Sebaliknya ketika cuaca panas dan kering, angin bertiup sangat banyak di luar rumah. Di dalam rumah kami pun terasa sejuk dengan banyaknya angin yang masuk. Namun hal itu tidak selalu baik karena bersama angin, debu pun ikut masuk ke dalam rumah. Saya harus mengawasi benar kapan pintu-pintu dan jendela harus ditutup untuk meminimalisir debu yang masuk. Namun sekalipun pintu dan jendela tertutup, kondisi di dalam rumah tetap adem dan nyaman. Kami tidak terlalu banyak berkeringat dan menderita gatal karena biang keringat. Selain itu, jemuran baju pun cepat kering. Tidak perlu menunggu hingga sore, di siang hari pun pakaian yang dijemur di pagi hari sudah bisa diangkat.

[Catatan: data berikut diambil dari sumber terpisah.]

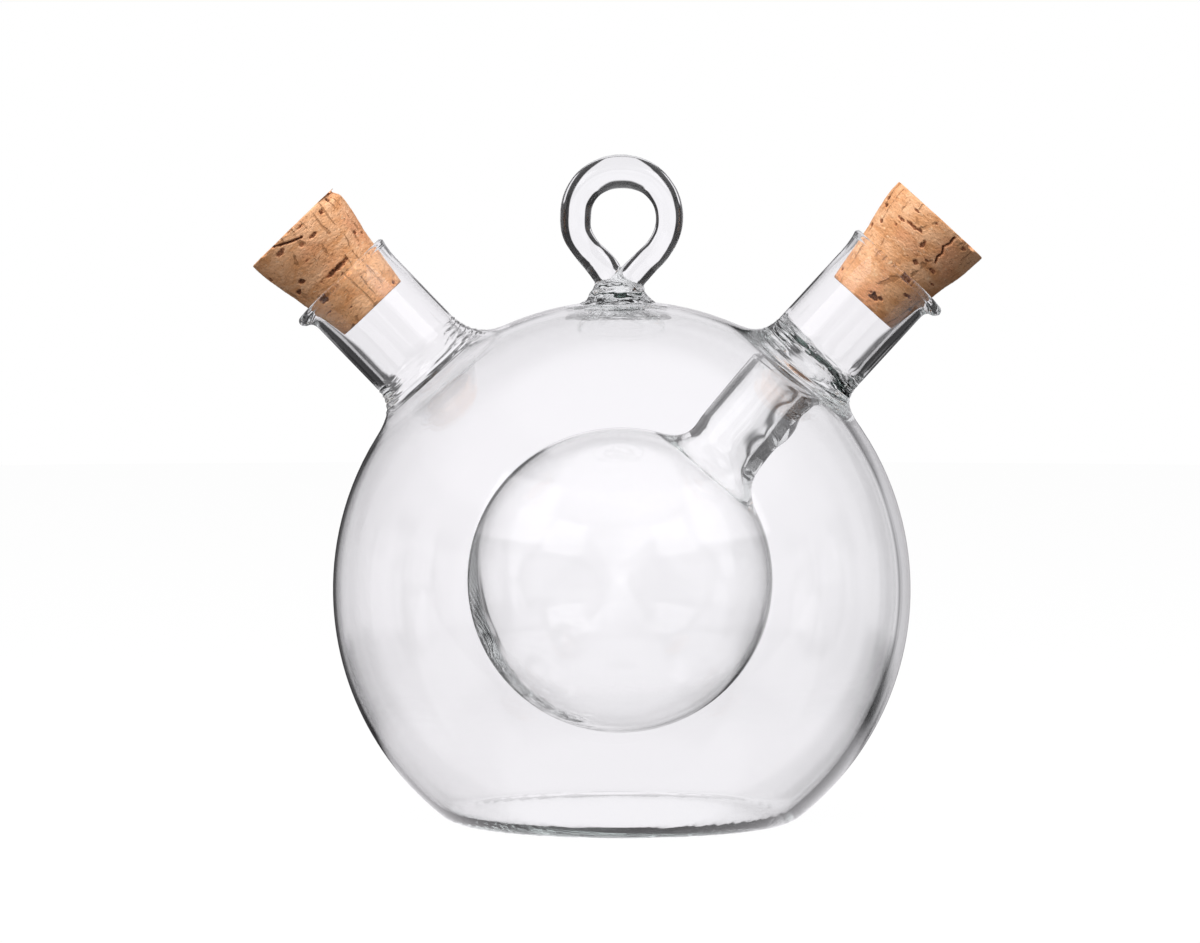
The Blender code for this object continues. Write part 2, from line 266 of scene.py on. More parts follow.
def bead_of(neck):
    """The rolled rim's section: distance of its middle from the axis, its height and its radius."""
    bead = LIP_BEAD * (neck.radius - neck.bore) / 2
    return (neck.radius + neck.bore) / 2 + LIP_FLARE, neck.rim - bead, bead


def lip_profile(neck):
    """From the bore, over the rolled rim, to the outside, as (radius, height)."""
    middle, top, bead = bead_of(neck)
    last = top - 0.8 * bead
    inside = []
    outside = []
    for share in np.linspace(0.0, 1.0, 10):
        swell = LIP_FLARE * share ** 2
        inside.append((neck.bore + swell, last - LIP_FLARE_HEIGHT * (1 - share)))
        outside.append((neck.radius + swell, last - LIP_FLARE_HEIGHT * (1 - share)))
    rim = [
        (middle - bead * math.cos(angle), top + bead * math.sin(angle))
        for angle in np.radians(np.linspace(-28.0, 208.0, 17))
    ]
    return inside + rim + outside[::-1]


def outer_fillet(neck):
    """From the neck's outside, through the seam, to the bulb, as (radius, height)."""
    foot_height = math.sqrt(BULB_RADIUS ** 2 - neck.foot ** 2)
    slope = neck.foot / BULB_RADIUS
    start = (neck.radius, neck.seam)
    end = (neck.foot, foot_height)
    pull_start = (neck.radius, neck.seam - FILLET_PULL)
    pull_end = (neck.foot - FILLET_REACH * math.sqrt(1 - slope ** 2), foot_height + FILLET_REACH * slope)
    return bezier(start, pull_start, pull_end, end, FILLET_STEPS)


def bulb_rings(part, radius, first, last, steps):
    """Circles of a sphere, from one neck's foot circle to the other's, all cut by planes through one line.

    first and last are (lean, circle radius) pairs. Their planes meet in a line above the sphere, and the
    planes between them turn about it, so the rings never cross. The two given circles are left out.
    """
    lean_a, circle_a = first
    lean_b, circle_b = last
    far_a = math.sqrt(radius ** 2 - circle_a ** 2)
    far_b = math.sqrt(radius ** 2 - circle_b ** 2)
    normals = np.array([[math.sin(lean_a), math.cos(lean_a)], [math.sin(lean_b), math.cos(lean_b)]])
    pivot = np.linalg.solve(normals, np.array([far_a, far_b]))
    turned_b = lean_b + math.pi if lean_b < lean_a else lean_b - math.pi
    rings = []
    for step in range(1, steps):
        lean = lean_a + (turned_b - lean_a) * step / steps
        far = pivot[0] * math.sin(lean) + pivot[1] * math.cos(lean)
        ring_radius = math.sqrt(radius ** 2 - far ** 2)
        centre_z = BULB_CENTRE.z + far * math.cos(lean)
        rings.append((part, far * math.sin(lean), centre_z, lean, ring_radius, 0.0))
    return rings


# %% [markdown]
# ## Stem and ball
# The stem leans a little less than its neck, and it was never quite true: its upper left wall is thin and
# straight, and its lower right wall is thick and wavy, with a lens of glass half way. The thick wall
# shows as a dark band, and the band is as wide as the wall, because light that enters there is turned
# back at the bore.

# %% Stem and ball rings
SEAL_HEIGHT = 0.0535
BALL_OPENING = math.radians(24.0)
STEM_FOOT = 0.0352
JUNCTION_PULL = 0.0026


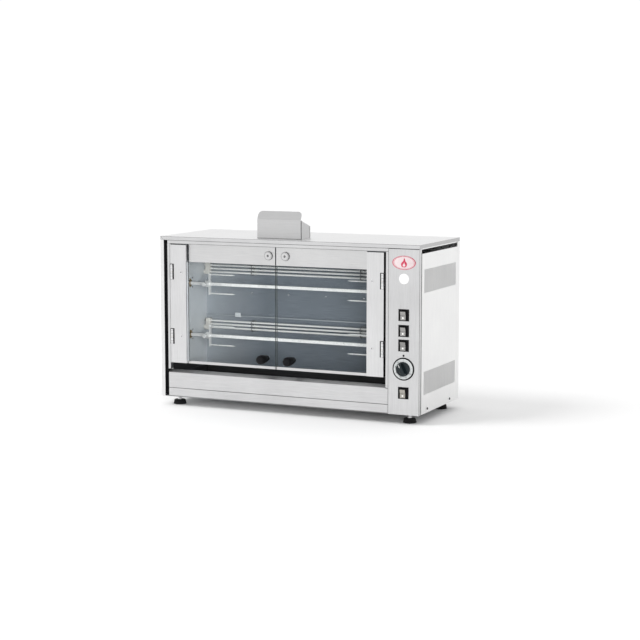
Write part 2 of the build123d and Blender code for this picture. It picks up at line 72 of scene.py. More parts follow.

Satu hal lagi yang saya perhatikan mengenai kelembaban udara adalah pengaruhnya kepada kondisi asma Aini. Seperti pada beberapa hari ini, asma Aini tengah memburuk karena kelelahan setelah bermain bersama sepupu-sepupunya saat mudik. Di rumah, ia terus saja batuk-batuk dan nafasnya pun menjadi berat. Saya sudah memberi Aini obat batuk, alergi, dan pereda sesak nafas namun asmanya belum membaik. Akhirnya, saya memberikan Aini inhalasi. Syukur Alhamdulillah kondisinya membaik ditandai dengan jumlah batuknya yang berkurang.
Tapi tengah malam ketika saya terbangun untuk minum, saya mendapati Aini kembali batuk-batuk. Rupanya exhaust yang ada di dalam kamarnya menyala terus sejak sore hingga tengah malam. Saya ingat bahwa saat ini cuaca tengah panas dan kering, dan exhaust yang menyala tentu membuat udara di dalam kamarnya semakin kering. Akibatnya tenggorokan Aini yang sensitif jadi semakin gatal dan mudah batuk.
Saya lalu menyuruh Aini kembali ke kamar dan mematikan exhaustnya. Aini minum air putih, mengoleskan vicks ke tenggorokannya, dan kembali ke kasur. Sebelum tidur saya usap-usap dulu kaki Aini untuk menenangkannya. Tidak berapa lama ia tertidur lagi dan nafasnya sudah jauh lebih lega. Sampai saya keluar dan menunggu di ruang tengah beberapa menit kemudian, tidak terdengar suara batuknya lagi. Syukur Alhamdulillah, Aini bisa beristirahat di tengah kondisi cuaca panas dan kering seperti ini. Ternyata benar feeling saya, kelembaban udara ini memang sangat berpengaruh kepada kondisi Aini.